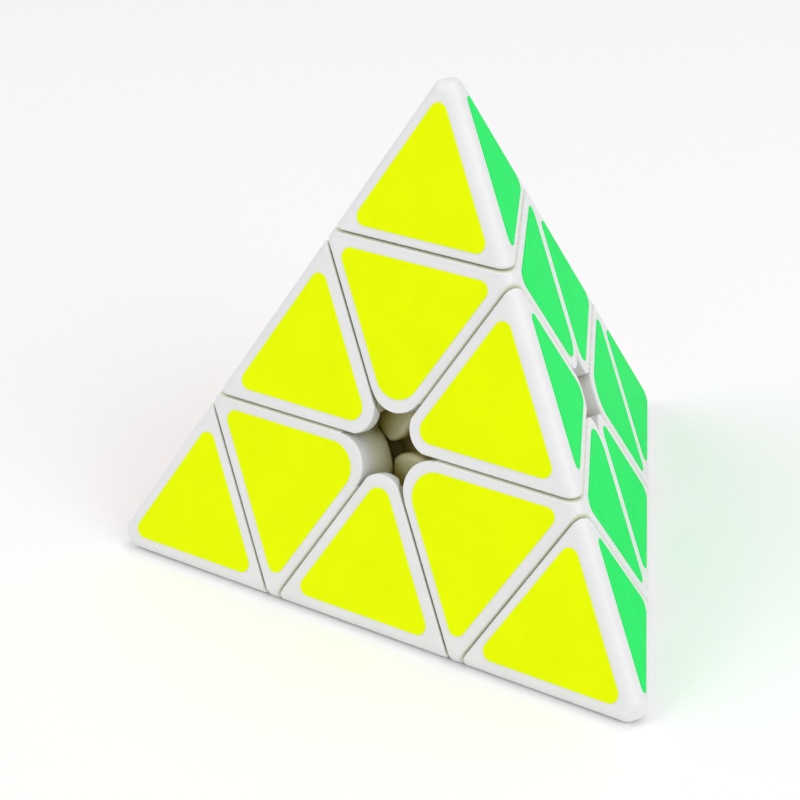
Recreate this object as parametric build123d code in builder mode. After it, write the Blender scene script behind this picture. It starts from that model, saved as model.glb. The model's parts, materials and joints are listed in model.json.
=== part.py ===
from build123d import *

import os
from math import acos, degrees, radians, sin, sqrt

# Pyramid twisty puzzle.  Four layers turn about the four corner axes of a regular pyramid, and
# each small corner tip turns again on its own layer.  The origin is the centre of the core, where
# the four axes meet.  +Z runs up the axis of the top corner, and the front face looks along -Y.
# The four corners are top, left, right and back.  Each face is named after the corner opposite it.

# ---- Whole puzzle ------------------------------------------------------------------------------
pyramid_edge = 98.0
edge_rounding = 1.8
corner_flat_depth = 4.4
rim_rounding = 0.35
seam_gap = 0.3
wall = 1.8

# ---- Stickers ----------------------------------------------------------------------------------
sticker_thickness = 0.12
sticker_corner = 1.4
axial_sticker_nose = 3.8
edge_sticker_nose = 2.0
big_edge_inset = 3.0
tip_seam_inset = 1.66
edge_seam_inset = 2.1
axial_side_inset = 1.56
axial_base_inset = 1.8

# ---- Openings at the face centres --------------------------------------------------------------
axial_barrel = 4.6
edge_barrel = 3.9
edge_lip = 1.8
edge_lip_reach = 7.0

# ---- Retaining feet around the core ------------------------------------------------------------
hub_radius = 9.4
foot_inner_radius = 10.2
foot_outer_radius = 13.3
foot_cut = 2.3
foot_barrel = 5.2
foot_nose = 2.0
foot_rounding = 0.8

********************

Extract the first line above and each line after it up to and including the one with "from math import", please, exactly and with nothing else.

▶ [RIGHT ANSWER]:
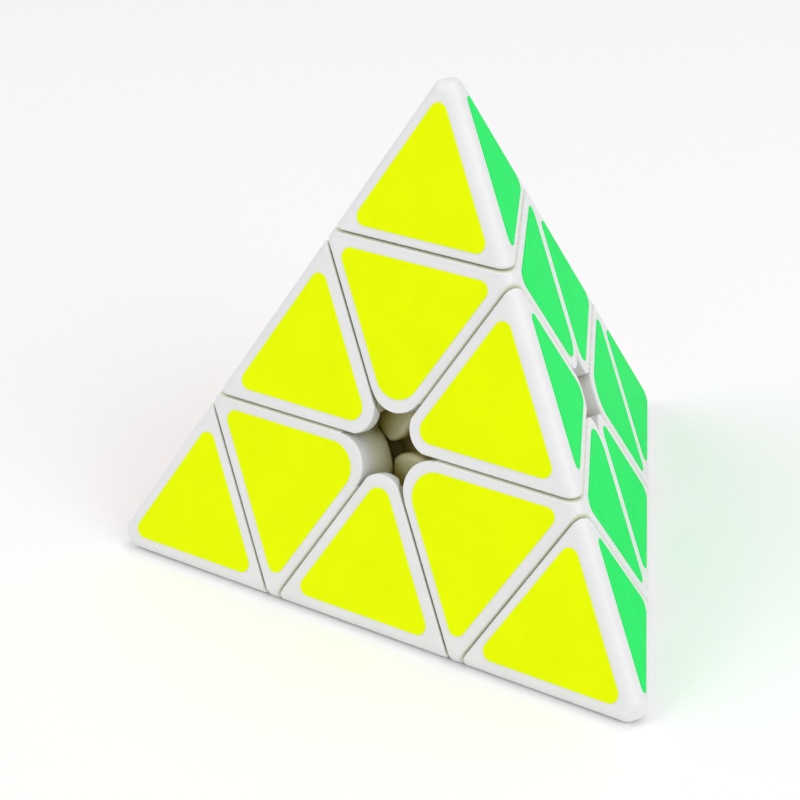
Recreate this object as parametric build123d code in builder mode. After it, write the Blender scene script behind this picture. It starts from that model, saved as model.glb. The model's parts, materials and joints are listed in model.json.
=== part.py ===
from build123d import *

import os
from math import acos, degrees, radians, sin, sqrt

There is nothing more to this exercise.